-- Listed records start --

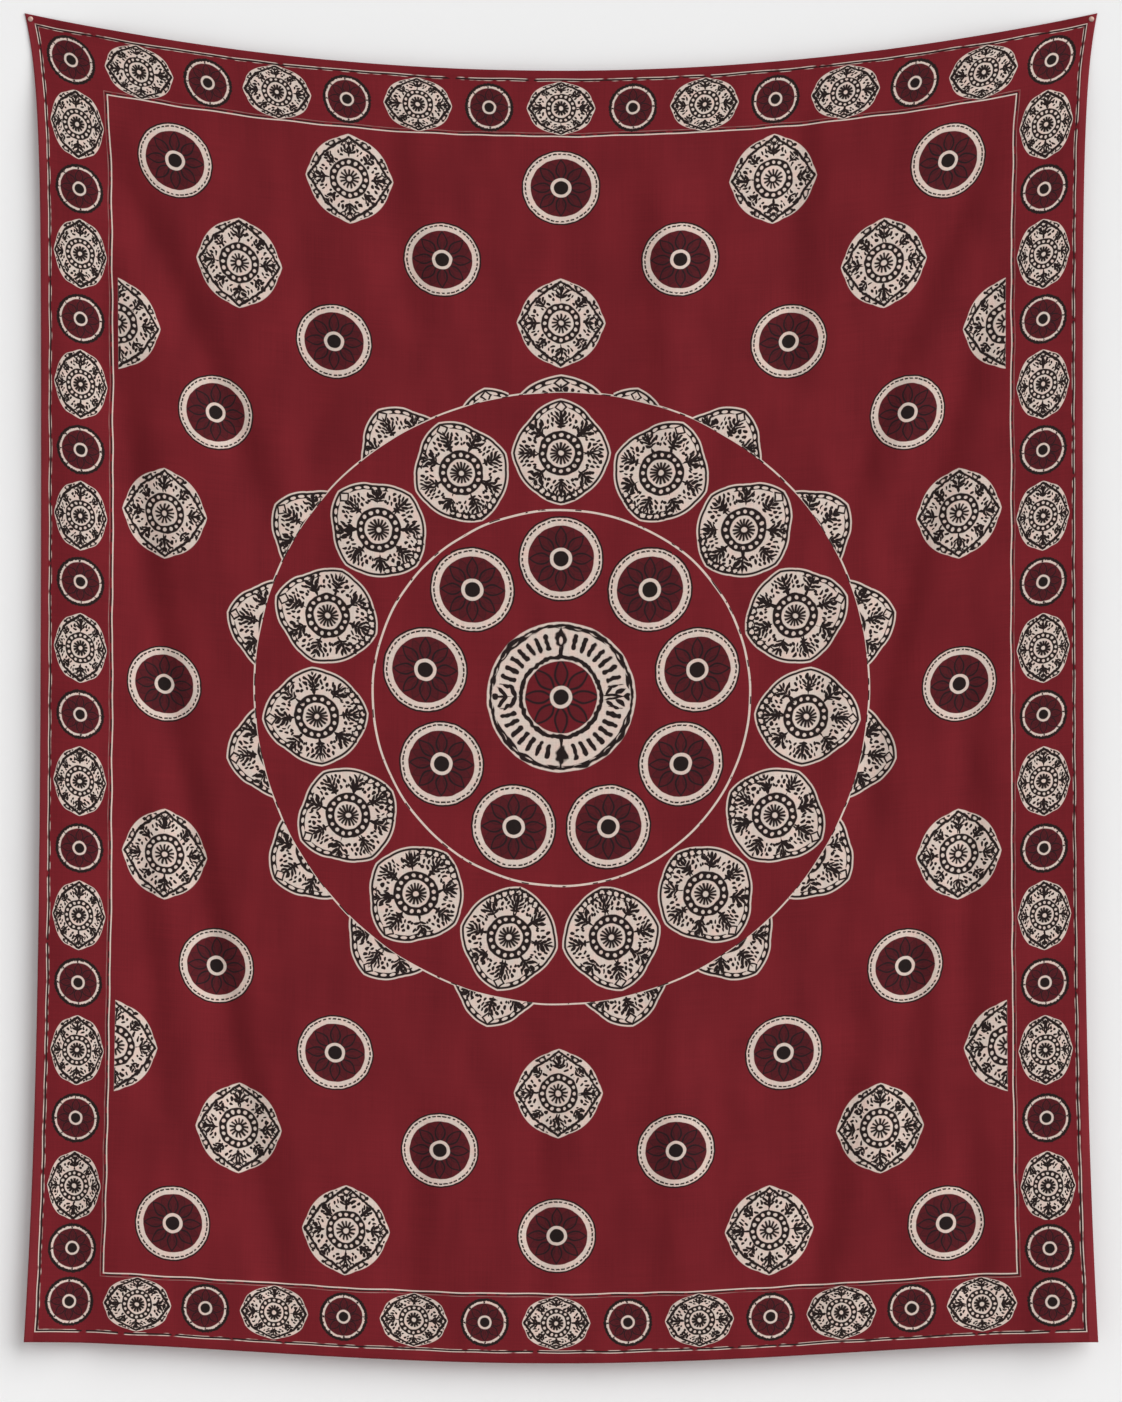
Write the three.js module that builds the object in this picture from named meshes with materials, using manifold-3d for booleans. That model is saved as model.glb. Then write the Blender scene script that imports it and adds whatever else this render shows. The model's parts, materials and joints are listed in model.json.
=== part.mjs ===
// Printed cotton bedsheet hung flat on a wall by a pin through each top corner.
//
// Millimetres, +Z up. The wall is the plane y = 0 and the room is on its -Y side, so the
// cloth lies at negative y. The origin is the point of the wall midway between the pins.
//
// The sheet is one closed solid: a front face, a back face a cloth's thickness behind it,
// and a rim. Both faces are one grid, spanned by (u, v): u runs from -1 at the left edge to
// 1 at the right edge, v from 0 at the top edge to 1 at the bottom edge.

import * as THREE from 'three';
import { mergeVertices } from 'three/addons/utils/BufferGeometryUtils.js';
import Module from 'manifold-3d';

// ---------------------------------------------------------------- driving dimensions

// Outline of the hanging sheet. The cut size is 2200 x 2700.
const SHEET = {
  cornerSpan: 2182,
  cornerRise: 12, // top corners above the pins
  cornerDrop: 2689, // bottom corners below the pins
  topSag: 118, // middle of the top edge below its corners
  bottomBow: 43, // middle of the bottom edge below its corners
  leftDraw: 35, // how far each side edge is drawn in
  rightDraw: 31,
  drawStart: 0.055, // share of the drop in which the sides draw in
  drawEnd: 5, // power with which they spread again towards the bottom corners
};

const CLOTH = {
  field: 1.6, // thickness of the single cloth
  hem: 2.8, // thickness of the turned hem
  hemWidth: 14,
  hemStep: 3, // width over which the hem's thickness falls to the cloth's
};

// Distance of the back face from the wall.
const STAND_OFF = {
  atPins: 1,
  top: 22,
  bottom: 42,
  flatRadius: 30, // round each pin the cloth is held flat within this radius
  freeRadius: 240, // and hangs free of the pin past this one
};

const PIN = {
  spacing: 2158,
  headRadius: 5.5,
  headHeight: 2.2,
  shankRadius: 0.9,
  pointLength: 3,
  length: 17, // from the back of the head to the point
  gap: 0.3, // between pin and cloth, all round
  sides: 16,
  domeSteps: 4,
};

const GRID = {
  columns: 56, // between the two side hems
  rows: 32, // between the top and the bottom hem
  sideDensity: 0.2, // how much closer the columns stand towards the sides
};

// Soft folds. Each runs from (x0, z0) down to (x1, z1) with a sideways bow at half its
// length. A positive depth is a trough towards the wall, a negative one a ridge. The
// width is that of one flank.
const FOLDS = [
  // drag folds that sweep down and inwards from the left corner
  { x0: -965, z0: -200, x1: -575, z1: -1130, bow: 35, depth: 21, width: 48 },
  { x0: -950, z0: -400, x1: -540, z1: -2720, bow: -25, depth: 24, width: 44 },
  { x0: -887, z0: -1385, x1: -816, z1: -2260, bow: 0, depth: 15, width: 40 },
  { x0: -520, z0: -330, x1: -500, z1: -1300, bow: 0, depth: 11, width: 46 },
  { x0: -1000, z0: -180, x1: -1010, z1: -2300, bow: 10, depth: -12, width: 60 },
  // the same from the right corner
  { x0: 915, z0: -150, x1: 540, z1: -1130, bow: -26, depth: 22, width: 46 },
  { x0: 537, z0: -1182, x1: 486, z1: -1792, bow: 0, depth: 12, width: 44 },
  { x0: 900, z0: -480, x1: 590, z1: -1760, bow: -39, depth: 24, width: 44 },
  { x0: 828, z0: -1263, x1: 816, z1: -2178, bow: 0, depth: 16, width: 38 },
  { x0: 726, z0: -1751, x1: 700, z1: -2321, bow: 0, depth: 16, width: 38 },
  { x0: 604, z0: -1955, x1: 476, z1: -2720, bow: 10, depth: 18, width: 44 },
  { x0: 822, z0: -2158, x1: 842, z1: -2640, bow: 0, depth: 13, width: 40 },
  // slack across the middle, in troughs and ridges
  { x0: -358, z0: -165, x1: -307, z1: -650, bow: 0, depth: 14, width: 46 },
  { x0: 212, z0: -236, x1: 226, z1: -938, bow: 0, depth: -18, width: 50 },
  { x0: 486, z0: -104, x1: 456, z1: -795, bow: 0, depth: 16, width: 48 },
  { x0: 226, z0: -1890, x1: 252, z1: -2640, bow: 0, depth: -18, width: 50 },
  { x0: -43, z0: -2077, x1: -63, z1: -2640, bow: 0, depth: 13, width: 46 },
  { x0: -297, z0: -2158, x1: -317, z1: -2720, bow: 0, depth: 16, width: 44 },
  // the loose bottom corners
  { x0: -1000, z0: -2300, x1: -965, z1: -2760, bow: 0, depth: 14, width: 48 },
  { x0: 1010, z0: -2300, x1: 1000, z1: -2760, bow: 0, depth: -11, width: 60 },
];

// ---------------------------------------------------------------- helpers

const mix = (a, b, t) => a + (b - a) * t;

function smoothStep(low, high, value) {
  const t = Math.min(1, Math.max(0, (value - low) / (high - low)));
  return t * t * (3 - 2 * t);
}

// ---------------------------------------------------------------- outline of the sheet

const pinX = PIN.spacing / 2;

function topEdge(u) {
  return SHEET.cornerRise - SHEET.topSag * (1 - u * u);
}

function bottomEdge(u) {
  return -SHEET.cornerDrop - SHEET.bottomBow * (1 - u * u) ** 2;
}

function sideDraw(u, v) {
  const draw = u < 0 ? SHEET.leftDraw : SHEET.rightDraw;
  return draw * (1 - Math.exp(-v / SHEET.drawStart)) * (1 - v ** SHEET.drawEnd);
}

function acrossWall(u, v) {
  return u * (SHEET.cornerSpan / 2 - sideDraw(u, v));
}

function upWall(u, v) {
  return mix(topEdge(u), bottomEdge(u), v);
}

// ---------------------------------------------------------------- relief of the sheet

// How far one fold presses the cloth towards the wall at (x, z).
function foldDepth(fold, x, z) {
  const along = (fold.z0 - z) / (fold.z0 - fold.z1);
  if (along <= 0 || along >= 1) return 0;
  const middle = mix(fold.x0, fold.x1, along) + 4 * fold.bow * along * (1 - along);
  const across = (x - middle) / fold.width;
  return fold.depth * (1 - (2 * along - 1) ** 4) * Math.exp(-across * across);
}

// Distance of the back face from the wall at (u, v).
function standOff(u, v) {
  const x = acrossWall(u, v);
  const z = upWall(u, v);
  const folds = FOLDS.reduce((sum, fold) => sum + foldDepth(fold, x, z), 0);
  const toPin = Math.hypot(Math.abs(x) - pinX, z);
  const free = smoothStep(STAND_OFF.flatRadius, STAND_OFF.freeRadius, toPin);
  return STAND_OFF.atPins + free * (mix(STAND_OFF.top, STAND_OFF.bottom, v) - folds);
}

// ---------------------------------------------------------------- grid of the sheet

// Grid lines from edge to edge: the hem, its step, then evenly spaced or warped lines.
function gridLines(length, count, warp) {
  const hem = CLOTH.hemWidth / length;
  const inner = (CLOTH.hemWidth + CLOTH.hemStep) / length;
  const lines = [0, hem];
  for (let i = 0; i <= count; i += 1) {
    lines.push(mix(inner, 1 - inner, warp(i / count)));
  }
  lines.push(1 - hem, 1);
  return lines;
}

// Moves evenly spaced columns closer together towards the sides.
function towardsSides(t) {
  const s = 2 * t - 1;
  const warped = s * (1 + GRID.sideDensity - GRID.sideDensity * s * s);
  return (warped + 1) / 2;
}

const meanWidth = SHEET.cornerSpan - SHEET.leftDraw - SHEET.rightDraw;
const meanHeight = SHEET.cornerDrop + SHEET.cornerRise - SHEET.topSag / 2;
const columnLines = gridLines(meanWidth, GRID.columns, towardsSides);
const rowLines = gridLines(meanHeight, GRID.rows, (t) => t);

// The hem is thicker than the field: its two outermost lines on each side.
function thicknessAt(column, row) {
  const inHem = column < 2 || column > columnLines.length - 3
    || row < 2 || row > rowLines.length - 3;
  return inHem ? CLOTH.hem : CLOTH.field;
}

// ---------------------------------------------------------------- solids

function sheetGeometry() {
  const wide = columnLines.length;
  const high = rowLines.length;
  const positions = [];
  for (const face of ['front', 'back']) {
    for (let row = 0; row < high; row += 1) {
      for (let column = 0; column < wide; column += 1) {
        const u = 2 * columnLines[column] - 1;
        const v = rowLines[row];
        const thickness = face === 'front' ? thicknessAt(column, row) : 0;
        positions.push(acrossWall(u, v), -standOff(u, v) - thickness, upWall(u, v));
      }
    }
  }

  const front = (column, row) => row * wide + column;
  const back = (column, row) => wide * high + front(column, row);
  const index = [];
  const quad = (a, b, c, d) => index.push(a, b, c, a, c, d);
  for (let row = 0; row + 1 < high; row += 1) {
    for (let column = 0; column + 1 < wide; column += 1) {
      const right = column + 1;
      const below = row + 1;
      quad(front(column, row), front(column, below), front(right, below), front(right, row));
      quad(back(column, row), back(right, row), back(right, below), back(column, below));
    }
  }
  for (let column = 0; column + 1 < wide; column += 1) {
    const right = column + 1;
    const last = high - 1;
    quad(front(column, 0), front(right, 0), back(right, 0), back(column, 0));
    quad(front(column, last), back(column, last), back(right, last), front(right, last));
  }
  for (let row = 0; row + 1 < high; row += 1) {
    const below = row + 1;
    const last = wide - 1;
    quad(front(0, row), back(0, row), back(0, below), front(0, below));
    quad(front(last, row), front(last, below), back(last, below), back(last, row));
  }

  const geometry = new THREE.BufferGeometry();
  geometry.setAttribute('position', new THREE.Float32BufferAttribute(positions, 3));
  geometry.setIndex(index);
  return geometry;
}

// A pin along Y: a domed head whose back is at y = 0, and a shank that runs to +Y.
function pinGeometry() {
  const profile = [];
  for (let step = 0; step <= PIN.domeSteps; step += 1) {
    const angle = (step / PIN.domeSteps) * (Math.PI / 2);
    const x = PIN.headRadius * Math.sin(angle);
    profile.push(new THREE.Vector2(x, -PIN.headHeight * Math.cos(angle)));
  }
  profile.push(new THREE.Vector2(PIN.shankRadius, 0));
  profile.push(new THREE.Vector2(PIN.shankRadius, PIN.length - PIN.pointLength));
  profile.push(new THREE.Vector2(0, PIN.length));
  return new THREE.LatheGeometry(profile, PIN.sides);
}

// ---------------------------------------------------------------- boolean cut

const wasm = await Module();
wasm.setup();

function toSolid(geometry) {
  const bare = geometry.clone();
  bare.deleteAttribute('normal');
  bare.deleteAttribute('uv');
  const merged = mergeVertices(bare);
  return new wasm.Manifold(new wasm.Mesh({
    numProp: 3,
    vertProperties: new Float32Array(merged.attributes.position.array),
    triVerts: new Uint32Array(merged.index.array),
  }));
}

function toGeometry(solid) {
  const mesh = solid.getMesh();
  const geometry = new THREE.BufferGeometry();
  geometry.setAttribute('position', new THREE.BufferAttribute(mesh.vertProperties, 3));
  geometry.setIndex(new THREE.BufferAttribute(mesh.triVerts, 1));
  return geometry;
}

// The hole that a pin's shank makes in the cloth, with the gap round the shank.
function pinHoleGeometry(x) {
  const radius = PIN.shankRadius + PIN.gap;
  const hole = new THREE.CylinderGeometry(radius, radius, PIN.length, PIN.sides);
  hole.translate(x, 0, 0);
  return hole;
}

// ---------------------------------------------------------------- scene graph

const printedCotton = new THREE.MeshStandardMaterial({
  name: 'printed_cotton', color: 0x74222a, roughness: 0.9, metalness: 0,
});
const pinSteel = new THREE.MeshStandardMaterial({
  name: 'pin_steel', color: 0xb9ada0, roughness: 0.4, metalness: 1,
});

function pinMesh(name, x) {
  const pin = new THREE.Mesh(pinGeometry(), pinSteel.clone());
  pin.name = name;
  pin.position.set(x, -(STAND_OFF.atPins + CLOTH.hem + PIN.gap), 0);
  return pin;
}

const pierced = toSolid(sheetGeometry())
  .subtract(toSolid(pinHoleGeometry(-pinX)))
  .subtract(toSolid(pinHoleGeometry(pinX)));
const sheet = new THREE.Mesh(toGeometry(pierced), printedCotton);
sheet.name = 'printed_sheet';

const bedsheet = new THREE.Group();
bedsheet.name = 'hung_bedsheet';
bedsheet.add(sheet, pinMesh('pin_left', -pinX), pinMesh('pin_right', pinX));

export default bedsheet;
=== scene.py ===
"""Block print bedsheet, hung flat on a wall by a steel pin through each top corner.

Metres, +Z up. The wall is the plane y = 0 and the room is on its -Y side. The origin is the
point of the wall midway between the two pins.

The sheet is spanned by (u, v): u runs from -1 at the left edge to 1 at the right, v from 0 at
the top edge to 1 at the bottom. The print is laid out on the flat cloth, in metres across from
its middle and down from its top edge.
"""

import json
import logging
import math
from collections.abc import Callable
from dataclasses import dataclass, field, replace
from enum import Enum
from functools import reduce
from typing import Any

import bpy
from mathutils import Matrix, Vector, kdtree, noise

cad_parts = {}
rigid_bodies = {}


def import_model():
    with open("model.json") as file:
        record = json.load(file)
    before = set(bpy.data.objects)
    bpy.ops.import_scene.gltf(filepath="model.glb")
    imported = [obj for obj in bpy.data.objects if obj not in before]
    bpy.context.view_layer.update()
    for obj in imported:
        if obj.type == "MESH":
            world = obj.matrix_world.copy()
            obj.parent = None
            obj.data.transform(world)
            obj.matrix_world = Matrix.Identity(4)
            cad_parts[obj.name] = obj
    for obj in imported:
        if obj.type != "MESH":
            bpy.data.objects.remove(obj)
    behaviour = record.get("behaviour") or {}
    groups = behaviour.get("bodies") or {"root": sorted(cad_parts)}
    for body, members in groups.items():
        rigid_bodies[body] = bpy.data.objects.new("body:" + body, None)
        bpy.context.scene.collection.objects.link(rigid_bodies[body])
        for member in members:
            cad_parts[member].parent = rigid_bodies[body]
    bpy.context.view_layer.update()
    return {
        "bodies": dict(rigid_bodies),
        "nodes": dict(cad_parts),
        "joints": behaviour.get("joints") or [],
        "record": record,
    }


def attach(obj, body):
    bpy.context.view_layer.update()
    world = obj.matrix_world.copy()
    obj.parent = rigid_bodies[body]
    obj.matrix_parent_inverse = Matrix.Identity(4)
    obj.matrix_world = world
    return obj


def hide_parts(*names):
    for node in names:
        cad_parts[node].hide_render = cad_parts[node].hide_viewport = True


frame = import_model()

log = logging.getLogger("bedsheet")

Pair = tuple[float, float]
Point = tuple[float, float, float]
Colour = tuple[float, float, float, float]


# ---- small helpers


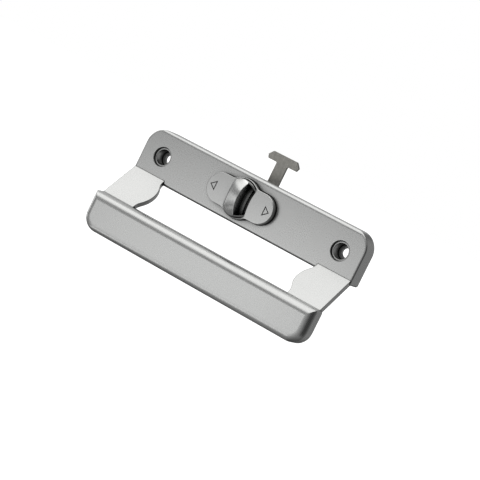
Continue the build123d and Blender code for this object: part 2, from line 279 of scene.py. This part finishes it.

-- Listed records end --

Problem details: Output exactly the lines of the material above from the one containing "const bedsheet = new THREE.Group();" up to and including the one containing "obj.parent = None".

Answer to the exercise:
const bedsheet = new THREE.Group();
bedsheet.name = 'hung_bedsheet';
bedsheet.add(sheet, pinMesh('pin_left', -pinX), pinMesh('pin_right', pinX));

export default bedsheet;
=== scene.py ===
"""Block print bedsheet, hung flat on a wall by a steel pin through each top corner.

Metres, +Z up. The wall is the plane y = 0 and the room is on its -Y side. The origin is the
point of the wall midway between the two pins.

The sheet is spanned by (u, v): u runs from -1 at the left edge to 1 at the right, v from 0 at
the top edge to 1 at the bottom. The print is laid out on the flat cloth, in metres across from
its middle and down from its top edge.
"""

import json
import logging
import math
from collections.abc import Callable
from dataclasses import dataclass, field, replace
from enum import Enum
from functools import reduce
from typing import Any

import bpy
from mathutils import Matrix, Vector, kdtree, noise

cad_parts = {}
rigid_bodies = {}


def import_model():
    with open("model.json") as file:
        record = json.load(file)
    before = set(bpy.data.objects)
    bpy.ops.import_scene.gltf(filepath="model.glb")
    imported = [obj for obj in bpy.data.objects if obj not in before]
    bpy.context.view_layer.update()
    for obj in imported:
        if obj.type == "MESH":
            world = obj.matrix_world.copy()
            obj.parent = None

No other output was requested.